Regulatory authorities such as the European Chemicals Agency are transitioning from reactive hazard assessment toward predictive, mechanistic and lifecycle-integrated regulatory science. This shift is driven by increasing material complexity (including advanced materials and nanoforms), the reduction of animal testing, and growing policy emphasis on Safe and Sustainable by Design (SSbD). However, the limiting factor for SSbD implementation is no longer scientific capability, but the lack of regulatory-ready evidence structures: integrated workflows, reproducibility frameworks, traceable metadata, and clearly defined contexts of use.

This presentation introduces an integrated, AI-assisted, FAIR knowledge infrastructure supporting tiered SSbD workflows, developed within SSbD4CheM and operationalised through the SaferWorldbyDesign platform. Building on the Alternative Safety Profiling Algorithm (ASPA) framework (Leist et al., 2026), the approach combines NAM-based Integrated Approaches to Testing and Assessment (IATA), exposure and toxicokinetic modelling, life cycle sustainability assessment, and structured knowledge graphs into fully traceable regulatory evidence packages. AI is deployed not as a black-box decision maker, but as a transparent evidence integrator supporting mechanistic interpretation, uncertainty analysis, and applicability domain definition.

The framework directly addresses key regulatory barriers: (i) fragmentation of experimental and modelling evidence, (ii) lack of standardised regulatory-ready data structures, (iii) insufficient reproducibility and validation documentation, and (iv) absence of integrated interpretation across hazard, exposure and sustainability dimensions. Demonstrated use cases illustrate how structured metadata, model provenance, and documented decision gates enable earlier safety-informed material design and regulatory confidence.

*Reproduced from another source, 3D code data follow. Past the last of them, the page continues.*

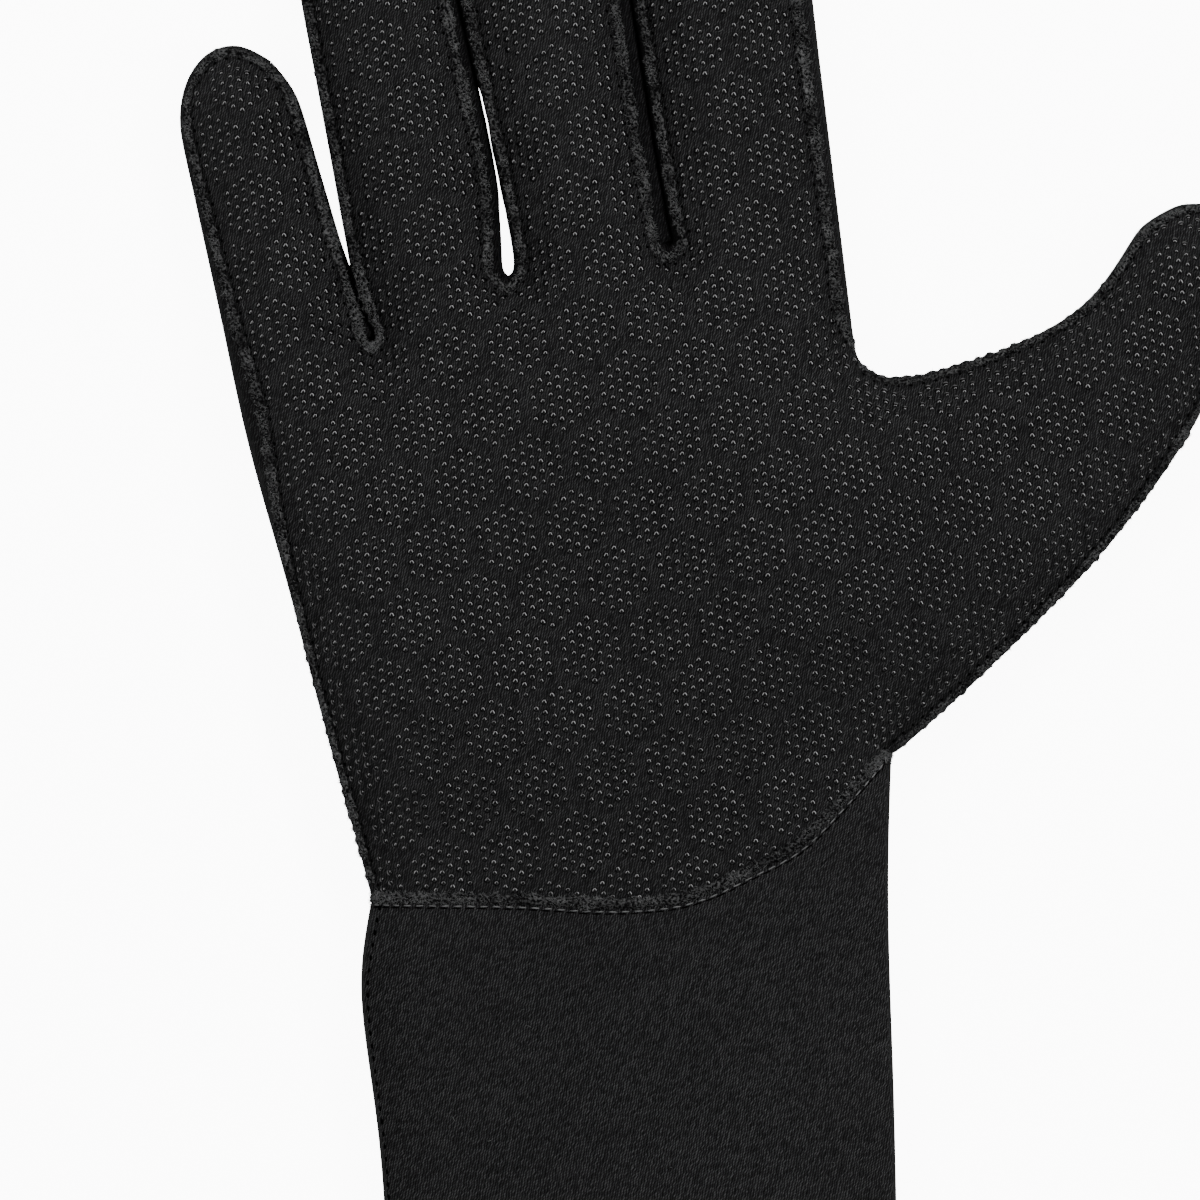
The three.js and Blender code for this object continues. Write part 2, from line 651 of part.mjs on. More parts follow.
const pieces = [
  ["palm_panel", panelGeometry("palm_panel"), printedNeoprene],
  ["back_panel", panelGeometry("back_panel"), plainNeoprene],
  ["fourchette_pinky_ring", panelGeometry("fourchette_pinky_ring"), plainNeoprene],
  ["fourchette_ring_middle", panelGeometry("fourchette_ring_middle"), plainNeoprene],
  ["fourchette_middle_index", panelGeometry("fourchette_middle_index"), plainNeoprene],
  ["cuff", panelGeometry("cuff"), cuffKnit],
  ["palm_seam", weltGeometry(palmSeamPath, weltWidth, 0), rawEdge],
  ["wrist_seam", weltGeometry(wristSeamPath, wristWeltWidth, -0.5), rawEdge],
];

const glove = new THREE.Group();
for (const [name, geometry, finish] of pieces) {
  const mesh = new THREE.Mesh(geometry, new THREE.MeshStandardMaterial({ ...finish, metalness: 0 }));
  mesh.name = name;
  glove.add(mesh);
}
const centre = new THREE.Box3().setFromObject(glove).getCenter(new THREE.Vector3());
glove.position.set(-centre.x, -centre.y, 0);

export default glove;
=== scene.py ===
"""The look of a neoprene glove for the right hand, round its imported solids.

The glove lies empty on its back, palm up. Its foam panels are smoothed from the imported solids, then the
raw edges, stitches, grip print and fuzz are laid on them. Lengths are in metres unless a name says mm.
"""

import logging
import math
from dataclasses import dataclass
from enum import Enum

import bmesh
import bpy
import numpy as np
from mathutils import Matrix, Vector, noise
from mathutils.bvhtree import BVHTree
from mathutils.kdtree import KDTree


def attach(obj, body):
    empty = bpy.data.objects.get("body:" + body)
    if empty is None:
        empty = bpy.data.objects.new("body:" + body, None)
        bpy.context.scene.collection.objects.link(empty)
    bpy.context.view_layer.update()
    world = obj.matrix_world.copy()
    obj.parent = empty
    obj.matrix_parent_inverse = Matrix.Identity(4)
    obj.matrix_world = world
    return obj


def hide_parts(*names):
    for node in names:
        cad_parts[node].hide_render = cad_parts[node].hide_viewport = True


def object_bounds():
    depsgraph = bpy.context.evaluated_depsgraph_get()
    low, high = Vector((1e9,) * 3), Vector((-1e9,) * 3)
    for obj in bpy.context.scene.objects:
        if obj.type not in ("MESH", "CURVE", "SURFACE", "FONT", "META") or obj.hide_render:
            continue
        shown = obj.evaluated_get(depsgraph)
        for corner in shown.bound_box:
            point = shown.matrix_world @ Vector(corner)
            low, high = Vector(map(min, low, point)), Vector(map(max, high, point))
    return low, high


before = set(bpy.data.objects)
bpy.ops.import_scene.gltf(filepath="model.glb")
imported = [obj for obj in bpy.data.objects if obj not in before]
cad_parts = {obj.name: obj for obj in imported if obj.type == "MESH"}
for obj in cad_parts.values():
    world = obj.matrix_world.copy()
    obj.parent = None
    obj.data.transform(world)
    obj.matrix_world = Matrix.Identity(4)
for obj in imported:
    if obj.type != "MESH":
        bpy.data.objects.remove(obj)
CAD_BOX = [list(map(float, corner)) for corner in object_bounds()]

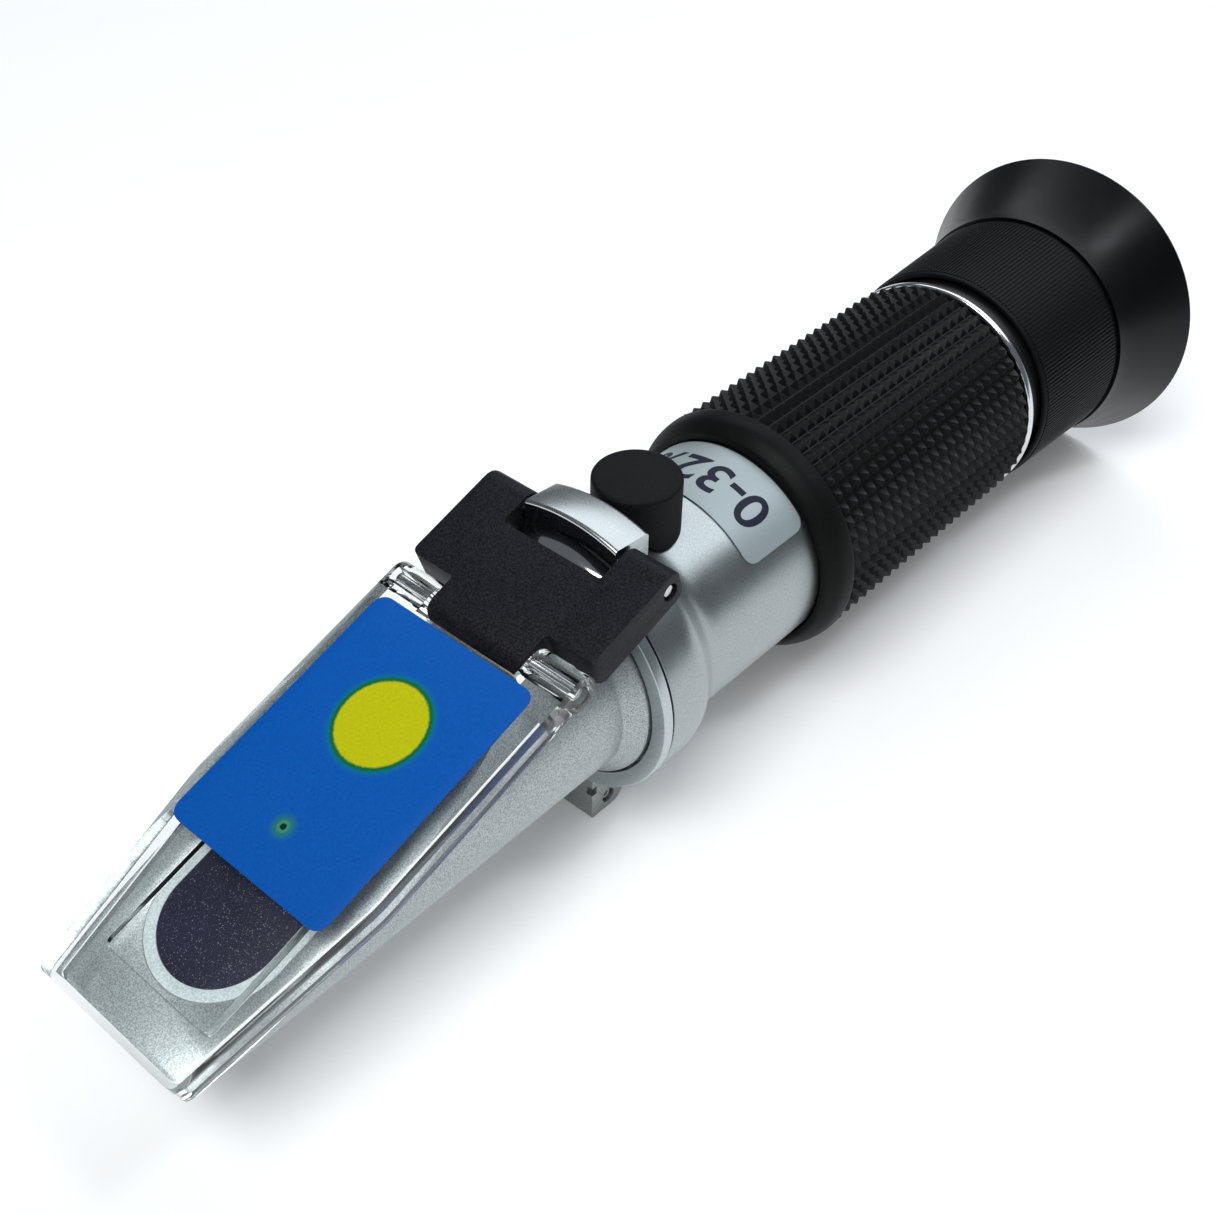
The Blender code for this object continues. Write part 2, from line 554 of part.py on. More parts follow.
def make_reticle():
    turned("reticle_cell", [(SPIGOT_RADIUS, 48.5), (SPIGOT_RADIUS, 43.0), (RETICLE_CELL_BORE, 43.0),
                            (RETICLE_CELL_BORE, 43.8),
                            (8.3, 43.8), (8.3, 48.5)], BLACK_ANODISED, sides=MEDIUM)
    turned("reticle_scale", [(0, 45.6), (RETICLE_RADIUS, 45.6), (RETICLE_RADIUS, 44.1), (0, 44.1)], GLASS,
           sides=MEDIUM)
    turned("reticle_retainer", [(RETICLE_RADIUS, 47.9), (RETICLE_RADIUS, 45.9), (6.8, 45.9), (6.8, 47.9)],
           BLACK_ANODISED, sides=MEDIUM)


def make_grip():
    turned("grip_sleeve", [(GRIP_RADIUS, GRIP_FRONT), (GRIP_RADIUS, END_RING_FRONT + GAP),
                           (SLEEVE_BORE, END_RING_FRONT + GAP), (SLEEVE_BORE, GRIP_FRONT)], RUBBER)
    round_front = [(radius, station) for station, radius in
                   arc((COLLAR_END - 2.0, GRIP_RADIUS - 1.9), 2.0, 0, 90, 5)]
    turned("grip_collar", round_front + [(GRIP_RADIUS + 0.1, GRIP_FRONT + GAP),
                                         (SLEEVE_BORE, GRIP_FRONT + GAP), (SLEEVE_BORE, COLLAR_END)], RUBBER)
    turned("end_ring", [
        (END_RING_RADIUS - 0.16, END_RING_FRONT), (END_RING_RADIUS, END_RING_FRONT - 0.2),
        (END_RING_RADIUS, BARREL_REAR + 0.2), (END_RING_RADIUS - 0.16, BARREL_REAR),
        (SLEEVE_BORE, BARREL_REAR), (SLEEVE_BORE, END_RING_FRONT)], CHROME)


def make_eyepiece_mount():
    turned("eyepiece_mount", [
        (SPIGOT_RADIUS, 41.0), (SPIGOT_RADIUS, 31.7), (NECK_SLEEVE_RADIUS, 31.7), (NECK_SLEEVE_RADIUS, 27.9),
        (NOSE_RADIUS, 27.9), (NOSE_RADIUS, 21.95), (11.0, 21.95), (11.0, 20.05), (NOSE_RADIUS, 20.05),
        (NOSE_RADIUS, 15.6), (MOUNT_BORE, 15.6), (MOUNT_BORE, 41.0)], BLACK_ANODISED)
    seal = [(radius, station) for radius, station in arc((11.85, 21.0), 0.55, 90, -225, 7)]
    turned("focus_o_ring", seal, RUBBER, sides=MEDIUM)


def make_eyepiece(axis):
    turned("eyepiece_tube", [(TUBE_RADIUS, 36.0), (TUBE_RADIUS, 13.9), (6.6, 13.9), (6.6, 14.5),
                             (TUBE_BORE, 14.5), (TUBE_BORE, 36.0)],
           BLACK_ANODISED, sides=MEDIUM, axis=axis)
    turned("eye_lens", lens_profile(EYEPIECE_LENS_RADIUS, 14.8, 16.6, 0.0, 1.6), GLASS, sides=MEDIUM,
           axis=axis)
    turned("lens_spacer", [(EYEPIECE_LENS_RADIUS, 28.4), (EYEPIECE_LENS_RADIUS, 18.6), (6.5, 18.6),
                           (6.5, 28.4)], BLACK_ANODISED, sides=MEDIUM, axis=axis)
    turned("field_lens", lens_profile(EYEPIECE_LENS_RADIUS, 30.6, 32.2, 1.7, 0.0), GLASS, sides=MEDIUM,
           axis=axis)
    turned("lens_retainer", [(EYEPIECE_LENS_RADIUS, 34.4), (EYEPIECE_LENS_RADIUS, 32.5), (6.0, 32.5),
                             (6.0, 34.4)], BLACK_ANODISED, sides=MEDIUM, axis=axis)


def make_focus_ring(axis):
    turned("focus_ring", [
        (14.95, FOCUS_FRONT), (15.2, FOCUS_FRONT - 0.3), (15.75, FOCUS_REAR + 0.4), (15.5, FOCUS_REAR),
        (EYEHOLE_RADIUS, FOCUS_REAR), (EYEHOLE_RADIUS, 13.6), (FOCUS_BORE, 13.6), (FOCUS_BORE, 24.9),
        (FOCUS_SKIRT_BORE, 24.9), (FOCUS_SKIRT_BORE, FOCUS_FRONT)], BLACK_ANODISED, axis=axis)
    widening = EYECUP_RADIUS - EYECUP_ROOT_RADIUS
    root = FOCUS_REAR - GAP
    steps = 6
    flare = [(EYECUP_ROOT_RADIUS + widening * (step / steps) ** 1.25, root - (root - 0.4) * step / steps)
             for step in range(steps + 1)]
    hollow = [(EYECUP_RADIUS - 1.5 - (EYECUP_RADIUS - 15.0) * (step / 4) ** 0.8, 9.9 * step / 4)
              for step in range(5)]
    turned("eyecup", flare + [(EYECUP_RADIUS - 0.3, 0.0)] + hollow + [(8.4, 9.9), (8.4, root)],
           RUBBER, axis=axis)


def build():
    make_barrel()
    make_barrel_label()
    make_hinge_ring()
    make_clamp_screw()
    make_housing()
    make_prism()
    make_reticle()
    make_grip()
    make_eyepiece_mount()
    link_axis = add_axis("link_hinge_axis", WEDGE @ Matrix.Translation(
        Vector((LINK_PIN_ALONG, 0, PIN_LEVEL)) * MM))
    cover_axis = add_axis("cover_hinge_axis", WEDGE @ Matrix.Translation(
        Vector((COVER_PIN_ALONG, 0, PIN_LEVEL)) * MM), link_axis)
    make_link(link_axis)
    make_cover(cover_axis)
    make_cap(add_axis("cap_axis", design_frame(SCREW_STATION, CAP_TOP)))
    make_calibration_screw(add_axis("calibration_axis", design_frame(SCREW_STATION, BOSS_TOP)))
    make_objective(add_axis("objective_axis", design_frame(90.0)))
    eyepiece_axis = add_axis("eyepiece_axis", design_frame(25.0))
    make_eyepiece(eyepiece_axis)
    make_focus_ring(add_axis("focus_axis", design_frame(20.0), eyepiece_axis))


build()
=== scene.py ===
"""Finished look of the hand-held refractometer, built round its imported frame.

Working measurements are millimetres: stations along the barrel from the eyecup's rim, heights from the
barrel's axis.  The cover plate, the link and the prism's face share one tilted frame, whose first axis
runs down the slope towards the tip and whose level zero is the cover plate's outer face.
"""
import json
import math

import bmesh
import bpy
from mathutils import Matrix, Vector


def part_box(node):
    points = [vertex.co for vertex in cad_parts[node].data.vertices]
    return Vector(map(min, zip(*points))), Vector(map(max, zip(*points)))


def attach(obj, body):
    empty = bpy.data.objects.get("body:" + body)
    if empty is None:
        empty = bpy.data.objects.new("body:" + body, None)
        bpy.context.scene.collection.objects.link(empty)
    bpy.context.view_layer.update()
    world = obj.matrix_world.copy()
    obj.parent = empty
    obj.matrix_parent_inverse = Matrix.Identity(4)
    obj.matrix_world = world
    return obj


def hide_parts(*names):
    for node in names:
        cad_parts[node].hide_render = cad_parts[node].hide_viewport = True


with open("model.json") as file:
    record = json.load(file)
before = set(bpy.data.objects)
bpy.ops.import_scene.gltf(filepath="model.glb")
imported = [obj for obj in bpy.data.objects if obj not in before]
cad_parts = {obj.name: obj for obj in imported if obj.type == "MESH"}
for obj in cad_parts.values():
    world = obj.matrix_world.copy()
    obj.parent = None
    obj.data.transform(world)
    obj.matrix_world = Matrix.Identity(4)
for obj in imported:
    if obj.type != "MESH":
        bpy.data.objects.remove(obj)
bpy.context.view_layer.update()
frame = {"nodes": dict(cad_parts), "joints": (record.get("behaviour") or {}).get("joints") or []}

MM = 0.001

# How many sides a round has, from the widest to the narrowest
WIDE = 192
FINE = 160
MEDIUM = 96
SMALL = 64
TINY = 48

BARREL, LINK, COVER = "barrel_body", "link_body", "cover_body"
CAP, SCREW = "cap_body", "screw_body"
EYEPIECE, FOCUS = "eyepiece_body", "focus_body"

# Where the frame's parts are
RIM_LOW, RIM_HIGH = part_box("eyecup")
RIM_X = RIM_LOW.x
AXIS_Z = (RIM_LOW.z + RIM_HIGH.z) / 2
PINS = {joint["name"]: Vector(joint["pos_m"]) for joint in frame["joints"] if "pos_m" in joint}
LINK_PIN = PINS["link_hinge"]
COVER_PIN = PINS["cover_hinge"]
SLOPE = math.atan2(LINK_PIN.z - COVER_PIN.z, COVER_PIN.x - LINK_PIN.x)
LINK_PIN_ALONG = -14.05
COVER_PIN_ALONG = -0.1
PIN_LEVEL = -2.05

# Barrel and its label
BARREL_RADIUS = 12.75
BARREL_REAR, BARREL_FRONT = 32.0, 103.35
BARREL_BORE = 11.2
COLLAR_RADIUS = 15.0
SHOULDER_FOOT, SHOULDER_TOP = 94.3, 98.2
SCREW_STATION = 92.8
BOSS_RADIUS, BOSS_TOP = 3.4, 15.6
SCREW_HOLE = 1.55
ANCHOR_STATION, ANCHOR_HOLE = 60.5, 1.2
LABEL_REAR, LABEL_FRONT = 75.8, 85.7
LABEL_RADIUS, LABEL_HALF_ANGLE = 12.87, 52.3
MARK_RADIUS, MARK_STATION, MARK_SIZE = 12.935, 80.8, 6.9

# Hinge ring, with its bracket on top and its lug below
RING_REAR, RING_FRONT = 103.65, 104.9
RING_BORE = 13.15
COLLAR_ROOM = 15.3
SLIT_HALF = 0.4
BRACKET_REAR, BRACKET_FRONT = 98.12, 103.2
BRACKET_FOOT, BRACKET_CREST = 14.2, 19.42
BRACKET_HALF_WIDTH = 6.15
LUG_FOOT, LUG_REAR = -20.28, 99.6
LUG_HALF_WIDTH = 5.1
CLAMP_STATION, CLAMP_HEIGHT = 102.0, -18.5
CLAMP_BORE, CLAMP_SCREW_RADIUS = 0.95, 0.68

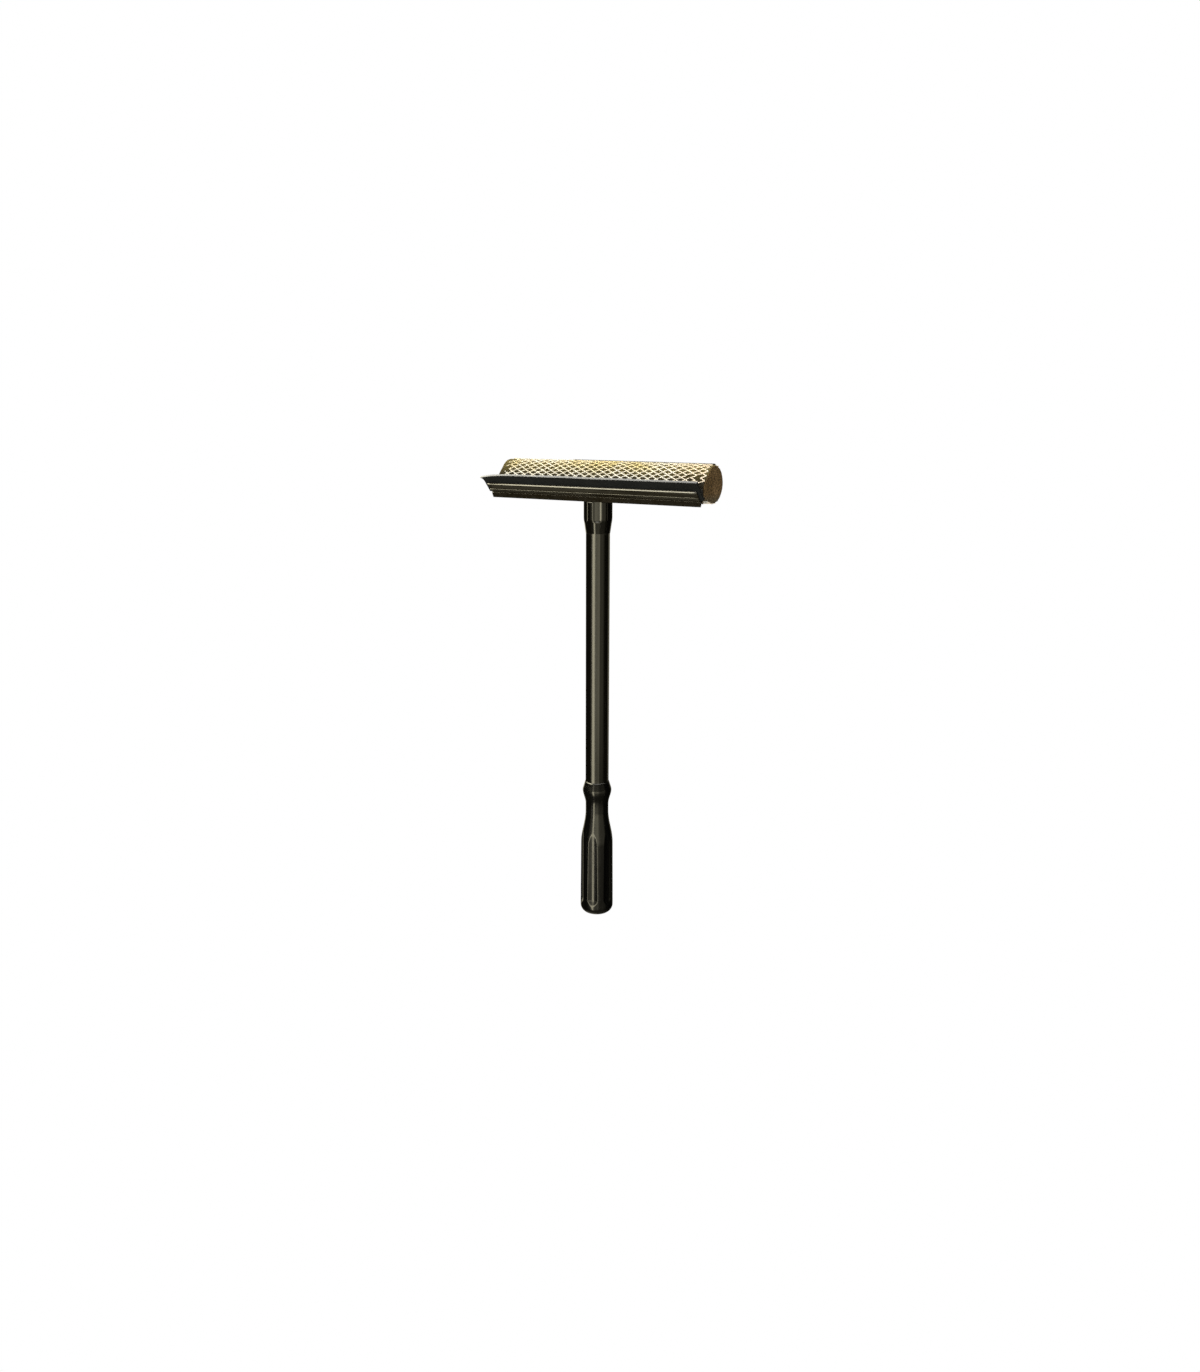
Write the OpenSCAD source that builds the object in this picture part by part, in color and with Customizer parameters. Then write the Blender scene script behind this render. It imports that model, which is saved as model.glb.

By embedding mechanistically interpretable NAM data, computational modelling, and lifecycle sustainability assessment within reproducible, FAIR workflows, this approach supports regulators in making high-confidence decisions under uncertainty while accelerating innovation. The strategic vision is a transition toward predictive regulatory science in which SSbD evidence is generated continuously across the innovation lifecycle, from early design optimisation through regulatory submission and post-market learning.

Context

Invited presentation, 11 March 2026, Anthos 26 conference session on Solutions Session 3: Project solutions to the needs of Regulators (ECHA) https://www.bnn.at/anthos26_session3-regulators/

Reference

Leist, M., Tangianu, S., Affourtit, F., Braakhuis, H., Colbourne, J., Cöllen, E., Dreser, N., Escher, S.E., Gardner, I., Hahn, S., Hardy, B., Herzler, M., Islam, B., Kamp, H., Magel, V., Marx-Stoelting, P., Moné, M.J., Lundquist, P., Ottenbros, I., Ouedraogo, G., Pallocca, G., van de Water, B., Vinken, M., White, A., Pastor, M. and Luijten, M. (2026) ‘An Alternative Safety Profiling Algorithm (ASPA) to transform next generation risk assessment into a structured and transparent process’, ALTEX, 43(1), pp. 158–175.